> Exercise objective: In the listing that follows, locate the line containing "# L-shaped film" and the line containing "for corner in". Retype exactly those two lines and every line between them, and nothing more.

>> Begin Data

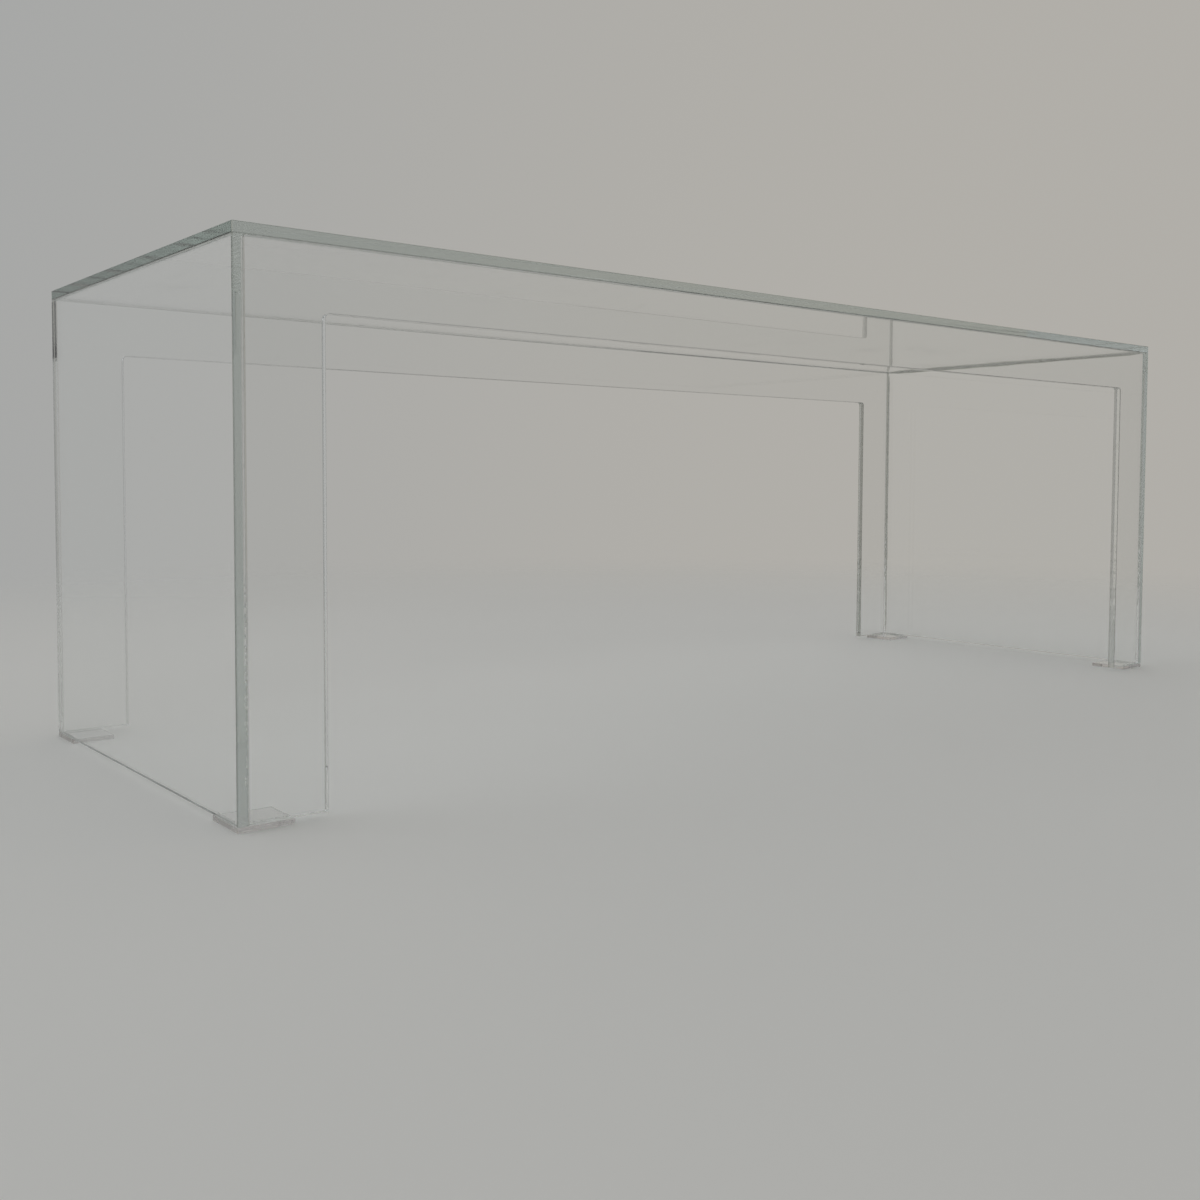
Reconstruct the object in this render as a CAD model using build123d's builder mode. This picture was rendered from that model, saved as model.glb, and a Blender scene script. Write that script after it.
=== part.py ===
from build123d import *
import os

# Free-standing clear acrylic sneeze guard for a buffet counter: an open-bottomed box of five
# sheets cemented edge to face. A full top sheet lies on two full end panels. A one-piece front
# panel and an equal rear panel, each an inverted U, stand between the end panels, so that hands
# and trays pass under their headers. Four small pads cemented under the corners carry it.
#
# Frame: X runs along the counter, -Y faces the customer and Z is up. The origin is on the
# counter, under the middle of the guard.

# ---- driving dimensions, millimetres ----
LENGTH = 914.4  # along the counter, 36 in
DEPTH = 298.5  # from the customer's side to the server's side, 11 3/4 in
HEIGHT = 304.8  # from the counter to the top face, 12 in
SHEET = 6.0  # gauge of all five acrylic sheets
LEG_WIDTH = 50.8  # from a side's outer face to the opening, 2 in
OPENING_DROP = 41.5  # from the top face down to the opening
OPENING_RADIUS = 3.0  # cutter radius in the opening's two corners
TOP_CORNER_RADIUS = 0.8  # touch on the top sheet's four corners
EASED_EDGE = 0.4  # arris taken off every edge that a hand can reach
PAD_SIDE = 32.0  # the corner pads are square
PAD_THICKNESS = 2.8
PAD_CORNER_RADIUS = 1.0
SEAM = 0.15  # film of cured cement between two sheets
PAD_SEAM = 0.2  # thicker film under the sawn lower edges
SEAM_INSET = 0.5  # cement stops this far short of an exposed face

# ---- worked out from them ----
HALF_LENGTH = LENGTH / 2
HALF_DEPTH = DEPTH / 2
UPRIGHT_BOTTOM = PAD_THICKNESS + PAD_SEAM
TOP_UNDERSIDE = HEIGHT - SHEET
UPRIGHT_TOP = TOP_UNDERSIDE - SEAM
UPRIGHT_HEIGHT = UPRIGHT_TOP - UPRIGHT_BOTTOM
UPRIGHT_MIDDLE = (UPRIGHT_TOP + UPRIGHT_BOTTOM) / 2
INNER_HALF_LENGTH = HALF_LENGTH - SHEET  # to the inner face of an end panel
LONG_PANEL_LENGTH = 2 * (INNER_HALF_LENGTH - SEAM)
OPENING_HALF = HALF_LENGTH - LEG_WIDTH
OPENING_TOP = HEIGHT - OPENING_DROP
OPENING_HEIGHT = OPENING_TOP - UPRIGHT_BOTTOM
SEAM_WIDTH = SHEET - 2 * SEAM_INSET
REACH = 0.01  # slack on a selector's limits

SIDES = {"left": -1, "right": 1}
FACES = {"front": -1, "rear": 1}

os.makedirs("parts", exist_ok=True)


def save(piece, name):
    """Label a finished piece and write it to its own file."""
    piece.part.label = name
    export_step(piece.part, f"parts/{name}.step")


# ---- top sheet, lying over all four uprights and flush with their outer faces ----
with BuildPart() as top_panel:
    with BuildSketch(Plane.XY.offset(TOP_UNDERSIDE)):
        RectangleRounded(LENGTH, DEPTH, TOP_CORNER_RADIUS)
    extrude(amount=SHEET)
    chamfer(top_panel.edges().group_by(Axis.Z)[-1], length=EASED_EDGE)
save(top_panel, "top_panel")

# ---- end panels, the full depth of the guard ----
for side, way in SIDES.items():
    with BuildPart() as end_panel:
        with BuildSketch(Plane.YZ.offset(way * (HALF_LENGTH - SHEET / 2))):
            with Locations((0, UPRIGHT_MIDDLE)):
                Rectangle(DEPTH, UPRIGHT_HEIGHT)
        extrude(amount=SHEET / 2, both=True)
        by_x = end_panel.edges().filter_by(Axis.Z).group_by(Axis.X)
        outer_corners = by_x[0] if way < 0 else by_x[-1]
        lower_edges = end_panel.edges().group_by(Axis.Z)[0].filter_by(Axis.Y)
        chamfer(outer_corners + lower_edges, length=EASED_EDGE)
    save(end_panel, f"{side}_end_panel")

# ---- front and rear panels: a header and two legs cut from one sheet ----
for face, way in FACES.items():
    with BuildPart() as long_panel:
        with BuildSketch(Plane.XZ.offset(-way * (HALF_DEPTH - SHEET / 2))) as profile:
            with Locations((0, UPRIGHT_MIDDLE)):
                Rectangle(LONG_PANEL_LENGTH, UPRIGHT_HEIGHT)
            with Locations((0, UPRIGHT_BOTTOM + OPENING_HEIGHT / 2)):
                Rectangle(2 * OPENING_HALF, OPENING_HEIGHT, mode=Mode.SUBTRACT)
            fillet(profile.vertices().group_by(Axis.Y)[1], radius=OPENING_RADIUS)
        extrude(amount=SHEET / 2, both=True)
        along = long_panel.edges() - long_panel.edges().filter_by(Axis.Y)
        cut_edges = along.filter_by_position(Axis.Z, 0, OPENING_TOP + REACH).filter_by_position(
            Axis.X, -OPENING_HALF - REACH, OPENING_HALF + REACH
        )
        lower_edges = along.group_by(Axis.Z)[0]
        chamfer(cut_edges + lower_edges, length=EASED_EDGE)
    save(long_panel, f"{face}_panel")

# ---- cement under the top sheet, over the upper edges of the end panels ----
for side, way in SIDES.items():
    with BuildPart() as end_seam:
        with BuildSketch(Plane.XY.offset(UPRIGHT_TOP)):
            with Locations((way * (HALF_LENGTH - SHEET / 2), 0)):
                Rectangle(SEAM_WIDTH, DEPTH - 2 * SEAM_INSET)
        extrude(amount=SEAM)
    save(end_seam, f"top_{side}_cement")

# ---- cement under the top sheet, over the upper edges of the front and rear panels ----
for face, way in FACES.items():
    with BuildPart() as long_seam:
        with BuildSketch(Plane.XY.offset(UPRIGHT_TOP)):
            with Locations((0, way * (HALF_DEPTH - SHEET / 2))):
                Rectangle(LONG_PANEL_LENGTH, SEAM_WIDTH)
        extrude(amount=SEAM)
    save(long_seam, f"top_{face}_cement")

# ---- the four corners: an upright seam, a pad, and the cement that holds the pad ----
for face, face_way in FACES.items():
    for side, side_way in SIDES.items():
        corner = f"{face}_{side}"

        # the end edge of the long panel is cemented to the end panel's inner face
        with BuildPart() as corner_seam:
            with BuildSketch(Plane.XY.offset(UPRIGHT_BOTTOM)):
                seam_x = side_way * (INNER_HALF_LENGTH - SEAM / 2)
                seam_y = face_way * (HALF_DEPTH - SHEET / 2)
                with Locations((seam_x, seam_y)):
                    Rectangle(SEAM, SEAM_WIDTH)
            extrude(amount=UPRIGHT_HEIGHT)
        save(corner_seam, f"{corner}_corner_cement")

        # square pad, its outer corner flush with the guard's
        with BuildPart() as pad:
            with BuildSketch(Plane.XY):
                pad_x = side_way * (HALF_LENGTH - PAD_SIDE / 2)
                pad_y = face_way * (HALF_DEPTH - PAD_SIDE / 2)
                with Locations((pad_x, pad_y)):
                    RectangleRounded(PAD_SIDE, PAD_SIDE, PAD_CORNER_RADIUS)
            extrude(amount=PAD_THICKNESS)
            rims = pad.edges().group_by(Axis.Z)
            chamfer(rims[0] + rims[-1], length=EASED_EDGE)
        save(pad, f"{corner}_foot_pad")

        # L-shaped film where the two lower edges meet the pad
        with BuildPart() as pad_seam:
            with BuildSketch(Plane.XY.offset(PAD_THICKNESS)):
                with Locations((pad_x, pad_y)):
                    Rectangle(PAD_SIDE - 2 * SEAM_INSET, PAD_SIDE - 2 * SEAM_INSET)
                room_x = pad_x - side_way * (SHEET - SEAM_INSET)
                room_y = pad_y - face_way * (SHEET - SEAM_INSET)
                with Locations((room_x, room_y)):
                    Rectangle(PAD_SIDE, PAD_SIDE, mode=Mode.SUBTRACT)
            extrude(amount=PAD_SEAM)
        save(pad_seam, f"{corner}_pad_cement")
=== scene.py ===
"""Clear acrylic sneeze guard: its looks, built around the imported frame.

Five sheets of clear acrylic, the cured cement between them and four corner pads are rebuilt here
as finished pieces, and stand on a pale studio floor. Everything is in metres.
"""

import logging
import math
import random
from dataclasses import dataclass
from enum import Enum

import bmesh
import bpy
from mathutils import Matrix, Vector
from mathutils import noise


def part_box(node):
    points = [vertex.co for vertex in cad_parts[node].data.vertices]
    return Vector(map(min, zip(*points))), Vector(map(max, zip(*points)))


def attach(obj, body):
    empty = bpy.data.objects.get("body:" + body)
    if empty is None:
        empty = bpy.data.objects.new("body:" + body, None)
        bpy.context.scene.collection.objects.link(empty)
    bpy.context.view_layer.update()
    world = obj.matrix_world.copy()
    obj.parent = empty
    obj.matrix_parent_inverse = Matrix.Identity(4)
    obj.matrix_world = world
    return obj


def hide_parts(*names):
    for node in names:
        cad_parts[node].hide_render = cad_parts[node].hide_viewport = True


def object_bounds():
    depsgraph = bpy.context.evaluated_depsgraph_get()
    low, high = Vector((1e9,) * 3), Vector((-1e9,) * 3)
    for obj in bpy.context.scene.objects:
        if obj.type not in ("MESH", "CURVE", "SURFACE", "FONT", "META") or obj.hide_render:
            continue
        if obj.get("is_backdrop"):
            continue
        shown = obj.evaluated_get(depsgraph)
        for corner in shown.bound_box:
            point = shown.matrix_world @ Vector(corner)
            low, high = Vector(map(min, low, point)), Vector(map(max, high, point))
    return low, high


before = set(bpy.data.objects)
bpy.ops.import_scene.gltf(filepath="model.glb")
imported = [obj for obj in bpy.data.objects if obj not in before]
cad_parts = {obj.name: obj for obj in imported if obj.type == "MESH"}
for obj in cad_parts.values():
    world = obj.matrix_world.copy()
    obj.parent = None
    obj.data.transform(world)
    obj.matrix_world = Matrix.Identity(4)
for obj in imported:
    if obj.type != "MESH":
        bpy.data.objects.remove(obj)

CAD_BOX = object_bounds()
LOG = logging.getLogger("sneeze_guard")
BODY = "root"
MM = 0.001
ACRYLIC_IOR = 1.49
# mesh attribute of how a face was cut: 0 a sheet's broad face, 1 a sawn edge, 2 where that is eased
CUT_EDGE = "cut_edge"
# mesh attribute of how fully cement wets a joint face: 0 where there is no joint
WETTED = "wetted"
FLAT = 0.999  # a face looks along an axis when its normal has at least this much of it
ON_PLANE = 1e-7  # a vertex this near a cutting plane lies on it

Node = bpy.types.Node
Socket = bpy.types.NodeSocket
Material = bpy.types.Material
Tree = bpy.types.NodeTree
Piece = bpy.types.Object
Mesh = bmesh.types.BMesh
Face = bmesh.types.BMFace
Vert = bmesh.types.BMVert
Colour = tuple[float, float, float]
Place = tuple[float, float, float]
Group = tuple[Tree, "Graph", Node, Node]


class Axis(Enum):
    """A direction in space, by its place in a vector."""

    X = 0
    Y = 1
    Z = 2


class Slot(Enum):
    """The record's material slots."""

    SHEET = "acrylic_sheet"
    PAD = "foot_pad"
    CEMENT = "cured_cement"


# ---- node helpers ----


class Graph:
    """A small writer of node trees."""

    def __init__(self, tree: Tree) -> None:
        """Start from an empty tree.

        Args:
            tree: The node tree to fill.
        """
        self.tree = tree
        self.tree.nodes.clear()

    def add(self, kind: str, **inputs: object) -> Node:
        """Add a node and fill its inputs.

        Args:
            kind: The node's Blender type name.
            **inputs: Input names, with underscores for spaces, and a value or a socket for each.

        Returns:
            The new node.
        """
        node = self.tree.nodes.new(kind)
        for name, value in inputs.items():
            self.set(node.inputs[name.replace("_", " ")], value)
        return node

    def set(self, socket: Socket, value: object) -> None:
        """Give a socket a value, or link another socket to it.

        Args:
            socket: The input to fill.
            value: Its value, or the socket to link.
        """
        if isinstance(value, bpy.types.NodeSocket):
            self.tree.links.new(value, socket)
        else:
            socket.default_value = value

    def maths(self, operation: str, *values: object) -> Socket:
        """Add a Math node.

        Args:
            operation: The Math node's operation.
            *values: A value or a socket for each input.

        Returns:
            The result's socket.
        """
        node = self.tree.nodes.new("ShaderNodeMath")
        node.operation = operation
        for socket, value in zip(node.inputs, values):
            self.set(socket, value)
        return node.outputs[0]

    def ramp(self, value: Socket, low: float, high: float, start: float = 0.0, end: float = 1.0) -> Socket:
        """Map a stretch of values smoothly onto another.

        Args:
            value: The socket to map.
            low: Where the stretch starts.
            high: Where it ends.
            start: The result at low.
            end: The result at high.

        Returns:
            The mapped value's socket.
        """
        stretch = {"From_Min": low, "From_Max": high, "To_Min": start, "To_Max": end}
        node = self.add("ShaderNodeMapRange", Value=value, **stretch)
        node.interpolation_type = "SMOOTHSTEP"
        return node.outputs["Result"]

    def mix(self, kind: str, share: object, first: object, second: object) -> Socket:
        """Add a Mix node.

        Args:
            kind: What it mixes: RGBA for colours, FLOAT for numbers.
            share: How much of the second, from 0 to 1.
            first: A value or a socket.
            second: A value or a socket.

        Returns:
            The result's socket.
        """
        node = self.tree.nodes.new("ShaderNodeMix")
        node.data_type = kind
        for socket, value in zip([s for s in node.inputs if s.enabled], (share, first, second)):
            self.set(socket, value)
        return next(s for s in node.outputs if s.enabled)

    def blend(self, share: object, first: object, second: object) -> Socket:
        """Mix two colours by a share from 0 to 1 and return the result's socket."""
        return self.mix("RGBA", share, first, second)

    def lerp(self, share: object, first: object, second: object) -> Socket:
        """Mix two numbers by a share from 0 to 1 and return the result's socket."""
        return self.mix("FLOAT", share, first, second)

    def place(self, scale: Place = (1.0, 1.0, 1.0)) -> Socket:
        """Read the piece's own coordinates in metres.

        Args:
            scale: What each coordinate is multiplied by.

        Returns:
            The coordinates' socket.
        """
        where = self.tree.nodes.new("ShaderNodeTexCoord")
        return self.add("ShaderNodeMapping", Vector=where.outputs["Object"], Scale=scale).outputs[0]

    def attribute(self, name: str) -> Socket:
        """Read a mesh attribute and return its value's socket."""
        node = self.tree.nodes.new("ShaderNodeAttribute")
        node.attribute_name = name
        return node.outputs["Fac"]

    def clear_body(self, label: str, index: float, **inputs: object) -> Socket:
        """Add a fully clear Principled shader.

        Args:
            label: The node's label.
            index: Its index of refraction.
            **inputs: Its other inputs, as for add.

        Returns:
            The shader's socket.
        """
        node = self.add("ShaderNodeBsdfPrincipled", **inputs)
        node.inputs["Transmission Weight"].default_value = 1.0
        node.inputs["Metallic"].default_value = 0.0
        node.inputs["IOR"].default_value = index
        node.label = label
        return node.outputs[0]

    def mix_shaders(self, share: object, first: Socket, second: Socket) -> Socket:
        """Mix two shaders by a share from 0 to 1 and return the result's socket."""
        node = self.tree.nodes.new("ShaderNodeMixShader")
        for socket, value in zip(node.inputs, (share, first, second)):
            self.set(socket, value)
        return node.outputs[0]

    def pass_shadows(self, surface: Socket, tint: object) -> Socket:
        """Let the lamps' light straight through a clear surface.

        Args:
            surface: The surface's shader.
            tint: The colour that the light takes on.

        Returns:
            The joined shader's socket.
        """
        passed = self.add("ShaderNodeBsdfTransparent", Color=tint)
        path = self.tree.nodes.new("ShaderNodeLightPath")
        return self.mix_shaders(path.outputs["Is Shadow Ray"], surface, passed.outputs[0])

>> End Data

> Task solution:
        # L-shaped film where the two lower edges meet the pad
        with BuildPart() as pad_seam:
            with BuildSketch(Plane.XY.offset(PAD_THICKNESS)):
                with Locations((pad_x, pad_y)):
                    Rectangle(PAD_SIDE - 2 * SEAM_INSET, PAD_SIDE - 2 * SEAM_INSET)
                room_x = pad_x - side_way * (SHEET - SEAM_INSET)
                room_y = pad_y - face_way * (SHEET - SEAM_INSET)
                with Locations((room_x, room_y)):
                    Rectangle(PAD_SIDE, PAD_SIDE, mode=Mode.SUBTRACT)
            extrude(amount=PAD_SEAM)
        save(pad_seam, f"{corner}_pad_cement")
=== scene.py ===
"""Clear acrylic sneeze guard: its looks, built around the imported frame.

Five sheets of clear acrylic, the cured cement between them and four corner pads are rebuilt here
as finished pieces, and stand on a pale studio floor. Everything is in metres.
"""

import logging
import math
import random
from dataclasses import dataclass
from enum import Enum

import bmesh
import bpy
from mathutils import Matrix, Vector
from mathutils import noise


def part_box(node):
    points = [vertex.co for vertex in cad_parts[node].data.vertices]
    return Vector(map(min, zip(*points))), Vector(map(max, zip(*points)))


def attach(obj, body):
    empty = bpy.data.objects.get("body:" + body)
    if empty is None:
        empty = bpy.data.objects.new("body:" + body, None)
        bpy.context.scene.collection.objects.link(empty)
    bpy.context.view_layer.update()
    world = obj.matrix_world.copy()
    obj.parent = empty
    obj.matrix_parent_inverse = Matrix.Identity(4)
    obj.matrix_world = world
    return obj


def hide_parts(*names):
    for node in names:
        cad_parts[node].hide_render = cad_parts[node].hide_viewport = True


def object_bounds():
    depsgraph = bpy.context.evaluated_depsgraph_get()
    low, high = Vector((1e9,) * 3), Vector((-1e9,) * 3)
    for obj in bpy.context.scene.objects:
        if obj.type not in ("MESH", "CURVE", "SURFACE", "FONT", "META") or obj.hide_render:
            continue
        if obj.get("is_backdrop"):
            continue
        shown = obj.evaluated_get(depsgraph)
        for corner in shown.bound_box:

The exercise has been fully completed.